For an adequate retirement that will sustain them above poverty, most workers rely on income from a financial "three-legged stool" of pensions, personal savings and Social Security benefits. However, significant numbers of African American, Asian American and Hispanic women are coming up short in all three income categories. Only 15 percent of older black women and 8 percent of Hispanic older women received pension income in 2000. For those working today, just 38 percent of black women, 26 percent of Hispanic women and 38 percent of Asian and Pacific Islander women are covered by any sort of pension in the workplace.

While elderly women overall typically have extremely modest retirement savings and investments, minority households have even fewer financial resources to rely upon. Older black households, for instance, have an estimated median net worth of just $13,000, compared with a median $181,000 for older white households. As a result, for most older minority women, Social Security has become the most important, and too-often sole, source of retirement income. In fact, without Social Security benefits, 62 percent of black women and 57 percent of Hispanic women would be destitute.

Practical Solutions to the Problem

Helping women of color lift themselves out of the shadows of America’s economy requires neither monumental new efforts nor massive investments of government dollars. A handful of practical changes in the laws governing the nation’s retirement system could provide low-income minority women with much greater financial security in their older years. Increasing pension coverage for lower-wage, part-time and temporary workers would provide critical, additional income for retirement.
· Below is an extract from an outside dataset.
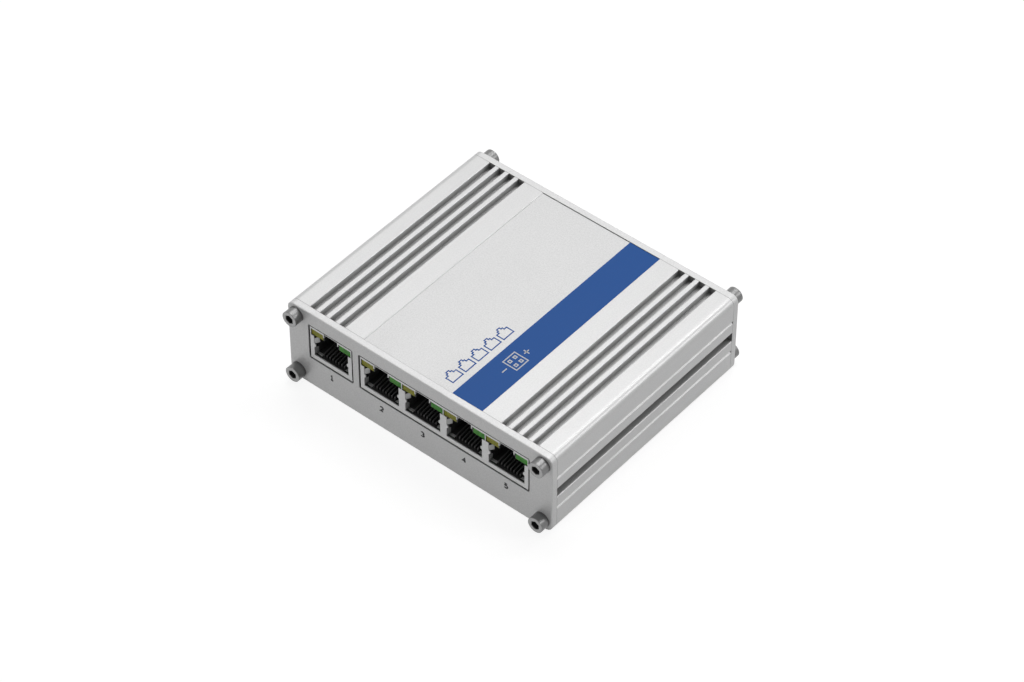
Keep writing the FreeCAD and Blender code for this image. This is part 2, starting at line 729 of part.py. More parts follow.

So, too, would making pension division upon divorce more equitable for women, increasing Social Security’s survivor benefits and giving women Social Security work credit for care giving.

A significant source of the deep income gap minority women face in retirement is due to the low-paying jobs they have held in their working years. Good-paying jobs require skills and education. And that means more than a high-school diploma.

Minority women have been making impressive strides in achieving the education that those better jobs demand. Since 1974, the number of Hispanic women attending college has soared by 265 percent, and three times as many black women now hold college degrees. Nevertheless, they still lag far behind white women and men with higher-education degrees. Expanding federal scholarship and education-loan programs would go a long way toward truly opening the doors to higher education and higher-wage jobs for women of color.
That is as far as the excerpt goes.